* _Do this_
Copy the listing below line for line, starting at its first line and ending with the line that has "1.6), size=1.0, power=16)" in it. Add nothing.
# Dataset excerpt start
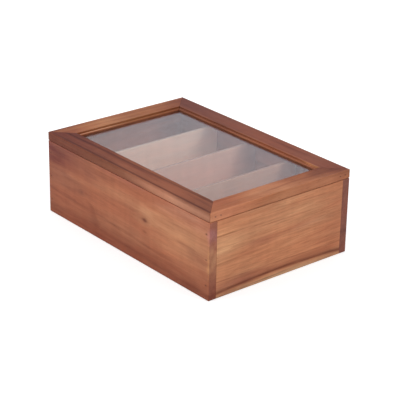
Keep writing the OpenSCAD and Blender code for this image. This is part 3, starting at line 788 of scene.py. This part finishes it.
glow = place(tree, "Emission", {"Color": WHITE, "Strength": times(tree, seen, FLOOR_GLOW)})
glowing = place(tree, "AddShader", {0: shader.outputs[0], 1: glow.outputs[0]})
tree.links.new(glowing.outputs[0], tree.nodes["Material Output"].inputs["Surface"])
floor_mesh.materials.append(paper)

# Where the two softboxes are turned to; their sizes are in metres and their power in watts
LAMPS_AIM = Vector((0, 0, 0.05))


def soft_light(name, place_at, size, power, colour=(1, 1, 1)):
    """A square softbox that faces the middle of the box."""
    lamp = bpy.data.lights.new(name, "AREA")
    lamp.size = size
    lamp.energy = power
    lamp.color = colour
    made = bpy.data.objects.new(name, lamp)
    bpy.context.collection.objects.link(made)
    made.location = place_at
    made.rotation_euler = (LAMPS_AIM - Vector(place_at)).to_track_quat("-Z", "Y").to_euler()


soft_light("key_light", (-0.9, -1.5, 1.7), size=1.2, power=18, colour=(1, 0.985, 0.96))
soft_light("fill_light", (1.6, 0.9, 1.6), size=1.0, power=16)

# Viewpoint, found by fitting the box's corners and edges: the angles round the box, then
# the distance from its middle and how far the view is moved aside and up
SENSOR_W = 36
FOCAL_LENGTH = 132.23
AZIMUTH = math.radians(50.31)
ELEVATION = math.radians(23.58)
ROLL = math.radians(0.98)
DISTANCE = 1.6146
AIM_RIGHT = 0.0063
AIM_UP = 0.0335
back = Vector((
    math.sin(AZIMUTH) * math.cos(ELEVATION),
    -math.cos(AZIMUTH) * math.cos(ELEVATION),
    math.sin(ELEVATION)))
right = (-back).cross(Vector((0, 0, 1))).normalized()
up = right.cross(-back)
lens = bpy.data.cameras.new("camera")
lens.sensor_width = SENSOR_W
lens.lens = FOCAL_LENGTH
camera = bpy.data.objects.new("camera", lens)
bpy.context.collection.objects.link(camera)
turn = Matrix((right, up, back)).transposed() @ Matrix.Rotation(ROLL, 3, "Z")
stand = back * DISTANCE + right * AIM_RIGHT + up * AIM_UP
camera.matrix_world = Matrix.Translation(stand) @ turn.to_4x4()
bpy.context.scene.camera = camera
bpy.context.scene.view_settings.view_transform = "Standard"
# Dataset excerpt end
* _Answer for the task_
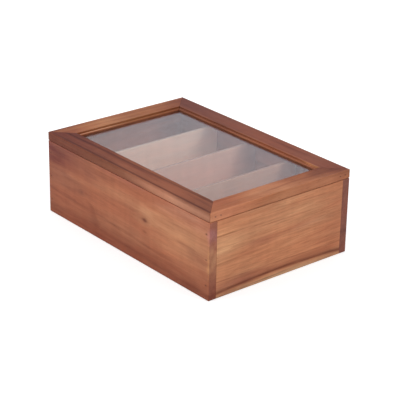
Keep writing the OpenSCAD and Blender code for this image. This is part 3, starting at line 788 of scene.py. This part finishes it.
glow = place(tree, "Emission", {"Color": WHITE, "Strength": times(tree, seen, FLOOR_GLOW)})
glowing = place(tree, "AddShader", {0: shader.outputs[0], 1: glow.outputs[0]})
tree.links.new(glowing.outputs[0], tree.nodes["Material Output"].inputs["Surface"])
floor_mesh.materials.append(paper)

# Where the two softboxes are turned to; their sizes are in metres and their power in watts
LAMPS_AIM = Vector((0, 0, 0.05))


def soft_light(name, place_at, size, power, colour=(1, 1, 1)):
    """A square softbox that faces the middle of the box."""
    lamp = bpy.data.lights.new(name, "AREA")
    lamp.size = size
    lamp.energy = power
    lamp.color = colour
    made = bpy.data.objects.new(name, lamp)
    bpy.context.collection.objects.link(made)
    made.location = place_at
    made.rotation_euler = (LAMPS_AIM - Vector(place_at)).to_track_quat("-Z", "Y").to_euler()


soft_light("key_light", (-0.9, -1.5, 1.7), size=1.2, power=18, colour=(1, 0.985, 0.96))
soft_light("fill_light", (1.6, 0.9, 1.6), size=1.0, power=16)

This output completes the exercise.